Quanto antes uma possibilidade – motora, afetiva, cognitiva ou que agregue esse conjunto em uma só experiência – é apresentada para um sujeito, mais cedo este terá condições de identificar, compreender e agir frente ao que vive. Com isso, não queremos reforçar que a novidade não possa e nem deva continuar acontecendo, pois sempre é tempo de aprender e relacionar outros componentes às nossas experiências corporais de vida, mas quanto antes o processo inicia, mais cedo teremos condições de responder. É por isso, por exemplo, que a criança, antes de externar o que pensa, percebe tudo que está à sua volta e, de modo espontâneo, decide, toca e intenta conhecer o que lhe é apresentado.
Crianças, em geral, intrigam-se e interagem corporalmente com o que está posto. Com personagens ou com amigos imaginários, vão aparecendo os contrastes com o que os adultos entendem como posto e a criança como possível. O adulto tende a excluir a variabilidade, desvenda o mundo de modo mais regrado e se põe em contato com os desafios em menor grau de variação. Como essas percepções se dão em grande parte pelo corpo, a criança realiza esse processo com certa vivacidade e uma autoria ímpar, querendo descobrir o mundo e seus significados. Algumas escolas ainda não aceitaram que as/os nossas/os alunas/os são seres providos de corpos. Tomamos as palavras de Bento (2005) e assim dizemos que nos assusta o silêncio dos corpos e as tentativas de apagamento dessa forma palpável da linguagem da vida no contexto escolar. Ao querer silenciar os corpos, muitas escolas querem ainda segregar práticas de gêneros, como se fossem perfeitamente definidas as práticas do feminino e do masculino, como se não houvesse pontos de intercomunicação entre esses dois mundos.

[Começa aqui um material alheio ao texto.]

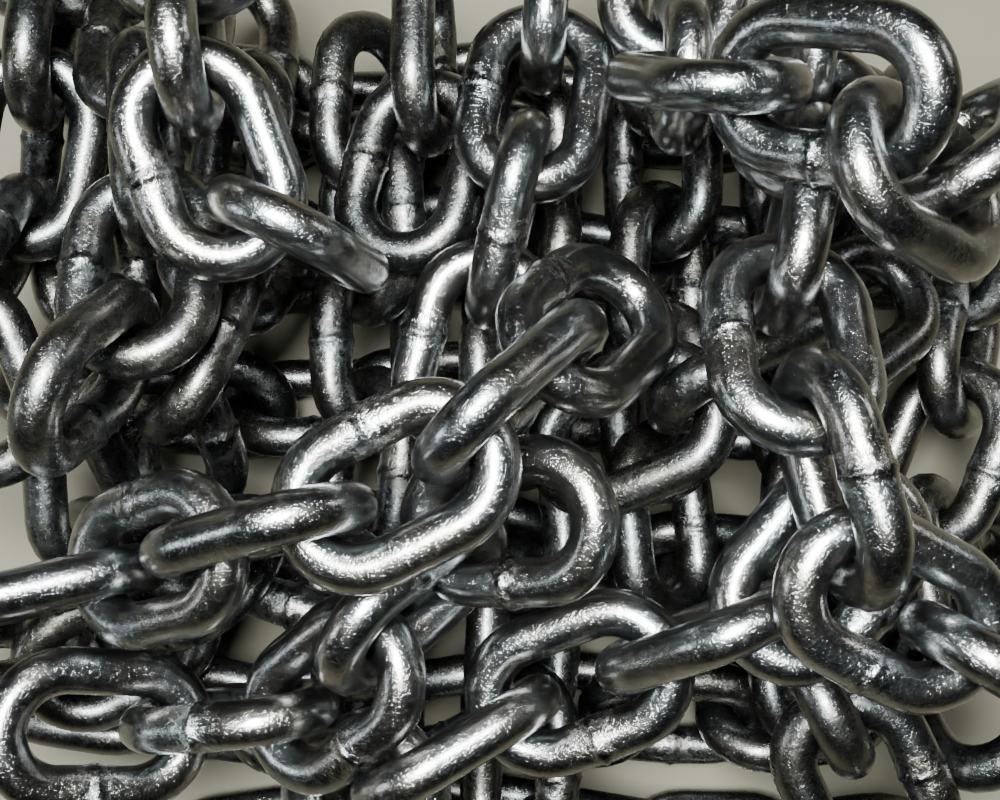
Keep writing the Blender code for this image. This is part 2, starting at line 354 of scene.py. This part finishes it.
trial = Raised("trial", 4, 45, [(0, 0), (60, 10), (120, 0)])
trial.cleared(np.zeros((0, 3)), CLEARING)
print("on the floor, the trial's middle line is", round(1000 * trial.z.min(), 1), "to",
      round(1000 * trial.z.max(), 1), "mm up")

# %% [markdown]
# ## Laying a length over others
#
# A real heap is made from the floor up, and so is this one. A length is first moved up and down
# until it hardly cuts into what is below, then raised until it is clear, and last let sag a little
# under each link in turn, as often as nothing is in the way. Letting it sag last is what makes the
# lengths nestle instead of standing off.

# %% Let a length down on what is laid
SAGS = (STEP / 3, STEP / 10, STEP / 30, STEP / 120)     # how far it is let down at a time
SPANS = (2 * STEP, STEP)                                # how much of it is let down at a time
AROUND = 1.2 * STEP                                     # what lies this near may carry it
SETTLING = 18                                           # rounds of moving up and down
HALFWAY = 0.7                                           # share of each such move that is made
SAG_CLEARING = 5                                        # rounds of raising for one sag
WORTH_IT = 6            # a sag stays if the middles come down by a sixth of its drop in all


class Length(Raised):
    """One length of chain, laid along its route over everything laid before it."""

    def lay(self, laid):
        """Raise or lower the route until the chain rests on the floor and on what is laid."""
        lo = self.xy.min(axis=0) - AROUND
        hi = self.xy.max(axis=0) + AROUND
        near = laid[np.all((laid[:, :2] > lo) & (laid[:, :2] < hi), axis=1)]
        for turn in range(SETTLING):
            rises = self.rises(near)
            self.z = self.sloped(self.z + HALFWAY * np.interp(self.at, self.middles(), rises))
        if self.cleared(near, CLEARING):
            for drop in SAGS:
                for span in SPANS:
                    for k in range(self.count):
                        while self.sags(near, drop, span, k):
                            pass
        return self.rises(near).max()

    def height(self):
        """Sum of the heights of the links' middles."""
        return sum(0.5 * (link[0][2] + link[1][2]) for link in self.links)

    def sags(self, near, drop, span, k):
        """Let the chain down by drop about link k, and keep that if the chain lies lower then."""
        kept = self.z
        before = self.height()
        under = np.clip(1 - np.abs(self.at - self.middles()[k]) / span, 0, 1)
        self.z = self.sloped(kept - drop * under)
        if self.cleared(near, SAG_CLEARING) and self.height() < before - drop / WORTH_IT:
            return True
        self.z = kept
        self.thread()
        return False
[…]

Situados os modos de compreender os tempos da existência e da vivencia corporal das crianças. Cientes do aprender relacional dos corpos escolhemos problematizar as práticas dança e as relações de gênero como foco deste artigo. Fazemos essa escolha por saber da presença da dança em muitas civilizações e tempos históricos, por ela adentrar no universo humano, por seu poder agregador a qualquer idade e nível econômico, por percebermos nas linguagens das danças a capacidade de suscitar a corporeidade, além dos seus aspectos sensoriais, motores, comunicativos e culturais.

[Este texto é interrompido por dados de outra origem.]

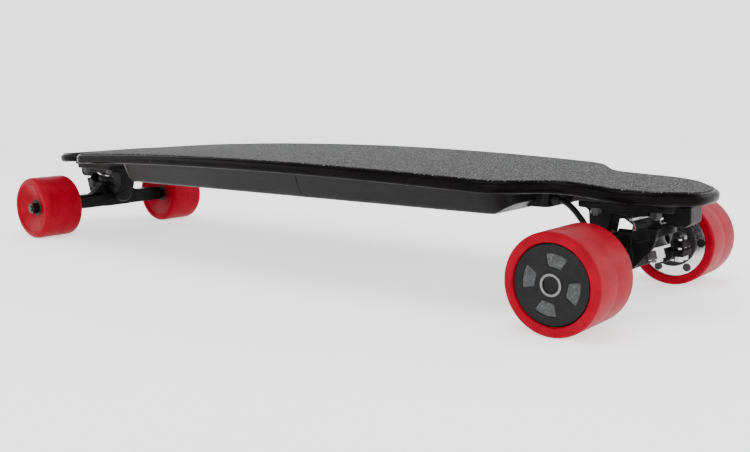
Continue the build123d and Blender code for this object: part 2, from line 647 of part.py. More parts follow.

Corpos de meninos e meninas entram na dança
O mundo sensível está sempre por fazer-se. As relações com meu eu, com os outros corpos e com o mundo cultural são inesgotáveis e, em contrapartida, marcam quem e o que somos. Ao dançar, meninas e meninos descobrem peculiaridades do mundo sensível, corporal e generificado. Para Surdi e Kunz (2009), a vivência e a experiência corporal fazem o mundo aparecer. Os autores indicam, ainda, que o corpo se caracteriza pela sua possibilidade de movimento. O corpo entendido como corpo-sujeito, movimenta-se a partir de intencionalidades, percebe então o mundo vivendo-o (ibidem). A relação reflexiva com o corpo, como encontro consigo, com outros depende em certo grau de nossas disposições e de nossas possibilidades educativas.
Mundo regrado, sujeito regrado. Dança regrada em passos em gestos estereotipados para cada gênero. Dança para meninas/moças/mulheres, ou dança para meninos/jovens/adultos? Ou: melhor, dança para ambos?

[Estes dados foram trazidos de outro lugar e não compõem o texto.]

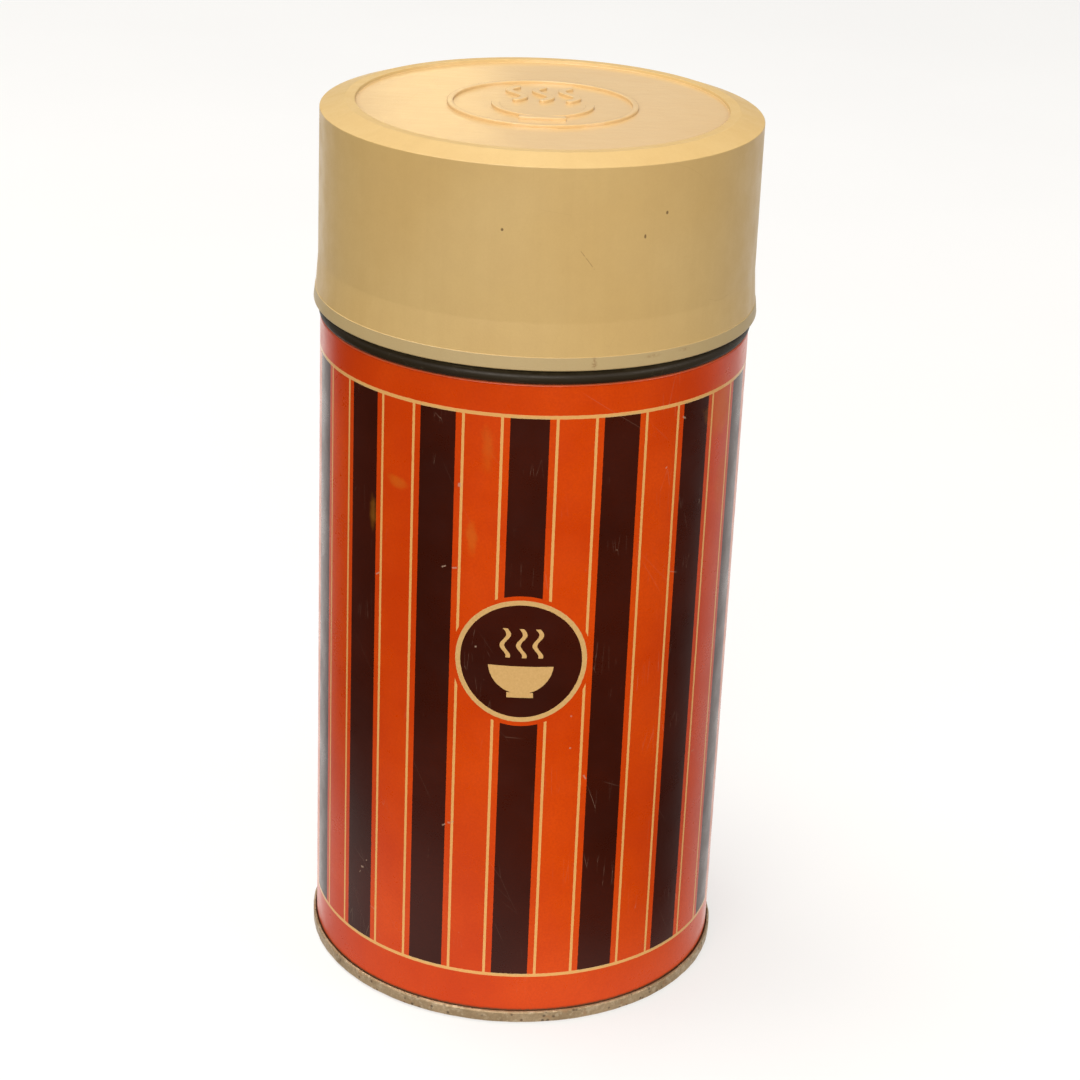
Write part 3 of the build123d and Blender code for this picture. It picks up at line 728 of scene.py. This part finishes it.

Culturalmente, há mais estímulo para a dança na vida das meninas (mulheres) do que na vida dos meninos (homens). As academias, as oficinas ou ainda as aulas de educação física, de um modo geral, são cheias de meninas na pista quando o assunto é a prática de danças, embalando aulas, ensaios, festivais e talvez sonhos. Nas academias, o look é feito de colants rosados, cabelos em coque, sapatilhas, meias calças e polainas.
Espaços de dança são culturalmente caracterizados pela segregação entre meninos e meninas. As práticas de danças são apresentadas por anos como demarcadoras de uma determinada feminilidade. Muitas vezes, convertem-se em performance de gênero, ou seja, estilizam o corpo, repercutem na aparência e no comportamento de quem dança, produzindo e reproduzindo maneiras específicas de feminilidade. A dança, de um modo geral, surge como uma arte feminilizada centrada na graça, na leveza, na beleza encontrada em uma excessiva magreza, como aprendizado de ofício, como disciplina, organização, passividade e obediência. Contudo acreditamos que essas características são marcas de uma feminilidade idealizada que transcende o campo da dança e é por vezes reforçada e compartilhada por esferas como a família e a escola.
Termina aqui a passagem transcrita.